◆ **SHORT TASK**:
Beginning with the first line of the data below, reproduce every line unchanged, ending with the line that holds "const clampKnobInset = 19;".

◆ ◆ ◆ ◆

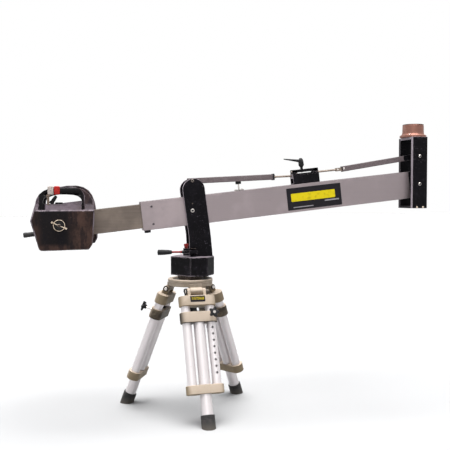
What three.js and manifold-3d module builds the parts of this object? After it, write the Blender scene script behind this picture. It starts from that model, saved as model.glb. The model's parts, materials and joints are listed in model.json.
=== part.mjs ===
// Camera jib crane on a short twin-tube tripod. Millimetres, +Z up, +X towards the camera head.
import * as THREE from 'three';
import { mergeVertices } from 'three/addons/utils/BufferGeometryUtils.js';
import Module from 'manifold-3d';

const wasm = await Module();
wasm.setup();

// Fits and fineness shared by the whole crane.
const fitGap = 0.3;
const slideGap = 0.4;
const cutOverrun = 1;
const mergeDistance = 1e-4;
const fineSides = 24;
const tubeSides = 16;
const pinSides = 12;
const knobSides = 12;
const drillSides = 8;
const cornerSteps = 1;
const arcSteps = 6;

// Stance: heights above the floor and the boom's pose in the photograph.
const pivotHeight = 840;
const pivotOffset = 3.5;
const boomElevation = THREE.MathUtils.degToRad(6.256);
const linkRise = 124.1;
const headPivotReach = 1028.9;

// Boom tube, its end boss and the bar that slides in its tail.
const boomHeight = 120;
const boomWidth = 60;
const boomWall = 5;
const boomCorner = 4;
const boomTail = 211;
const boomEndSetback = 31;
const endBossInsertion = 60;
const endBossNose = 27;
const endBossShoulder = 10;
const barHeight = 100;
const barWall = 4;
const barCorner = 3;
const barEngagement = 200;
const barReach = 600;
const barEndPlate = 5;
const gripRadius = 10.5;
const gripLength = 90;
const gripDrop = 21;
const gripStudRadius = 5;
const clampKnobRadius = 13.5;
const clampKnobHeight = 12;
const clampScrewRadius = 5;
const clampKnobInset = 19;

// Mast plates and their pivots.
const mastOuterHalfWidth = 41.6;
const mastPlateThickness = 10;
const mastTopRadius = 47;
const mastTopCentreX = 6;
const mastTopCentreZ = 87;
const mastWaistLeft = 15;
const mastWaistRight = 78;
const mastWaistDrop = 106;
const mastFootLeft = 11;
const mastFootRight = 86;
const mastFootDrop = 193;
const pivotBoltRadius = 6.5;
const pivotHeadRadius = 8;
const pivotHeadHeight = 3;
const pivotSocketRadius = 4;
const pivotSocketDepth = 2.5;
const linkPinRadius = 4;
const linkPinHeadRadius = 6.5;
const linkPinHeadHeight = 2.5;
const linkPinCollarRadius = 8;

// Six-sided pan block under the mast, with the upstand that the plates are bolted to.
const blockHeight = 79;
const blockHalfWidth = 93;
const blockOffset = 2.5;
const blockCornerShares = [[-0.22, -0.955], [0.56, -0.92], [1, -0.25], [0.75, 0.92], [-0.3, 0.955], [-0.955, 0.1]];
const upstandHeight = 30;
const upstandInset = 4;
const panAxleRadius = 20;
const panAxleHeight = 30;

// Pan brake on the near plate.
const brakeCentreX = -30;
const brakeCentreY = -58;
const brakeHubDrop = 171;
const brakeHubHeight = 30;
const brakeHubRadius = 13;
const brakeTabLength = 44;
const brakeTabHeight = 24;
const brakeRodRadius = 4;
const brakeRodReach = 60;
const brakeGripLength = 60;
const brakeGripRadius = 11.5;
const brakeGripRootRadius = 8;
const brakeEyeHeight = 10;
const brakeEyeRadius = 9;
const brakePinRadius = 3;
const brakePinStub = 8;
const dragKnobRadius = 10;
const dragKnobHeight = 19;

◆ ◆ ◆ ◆

◆ **FULL ANSWER**:
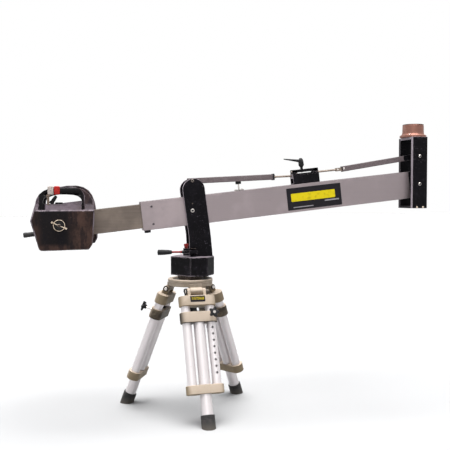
What three.js and manifold-3d module builds the parts of this object? After it, write the Blender scene script behind this picture. It starts from that model, saved as model.glb. The model's parts, materials and joints are listed in model.json.
=== part.mjs ===
// Camera jib crane on a short twin-tube tripod. Millimetres, +Z up, +X towards the camera head.
import * as THREE from 'three';
import { mergeVertices } from 'three/addons/utils/BufferGeometryUtils.js';
import Module from 'manifold-3d';

const wasm = await Module();
wasm.setup();

// Fits and fineness shared by the whole crane.
const fitGap = 0.3;
const slideGap = 0.4;
const cutOverrun = 1;
const mergeDistance = 1e-4;
const fineSides = 24;
const tubeSides = 16;
const pinSides = 12;
const knobSides = 12;
const drillSides = 8;
const cornerSteps = 1;
const arcSteps = 6;

// Stance: heights above the floor and the boom's pose in the photograph.
const pivotHeight = 840;
const pivotOffset = 3.5;
const boomElevation = THREE.MathUtils.degToRad(6.256);
const linkRise = 124.1;
const headPivotReach = 1028.9;

// Boom tube, its end boss and the bar that slides in its tail.
const boomHeight = 120;
const boomWidth = 60;
const boomWall = 5;
const boomCorner = 4;
const boomTail = 211;
const boomEndSetback = 31;
const endBossInsertion = 60;
const endBossNose = 27;
const endBossShoulder = 10;
const barHeight = 100;
const barWall = 4;
const barCorner = 3;
const barEngagement = 200;
const barReach = 600;
const barEndPlate = 5;
const gripRadius = 10.5;
const gripLength = 90;
const gripDrop = 21;
const gripStudRadius = 5;
const clampKnobRadius = 13.5;
const clampKnobHeight = 12;
const clampScrewRadius = 5;
const clampKnobInset = 19;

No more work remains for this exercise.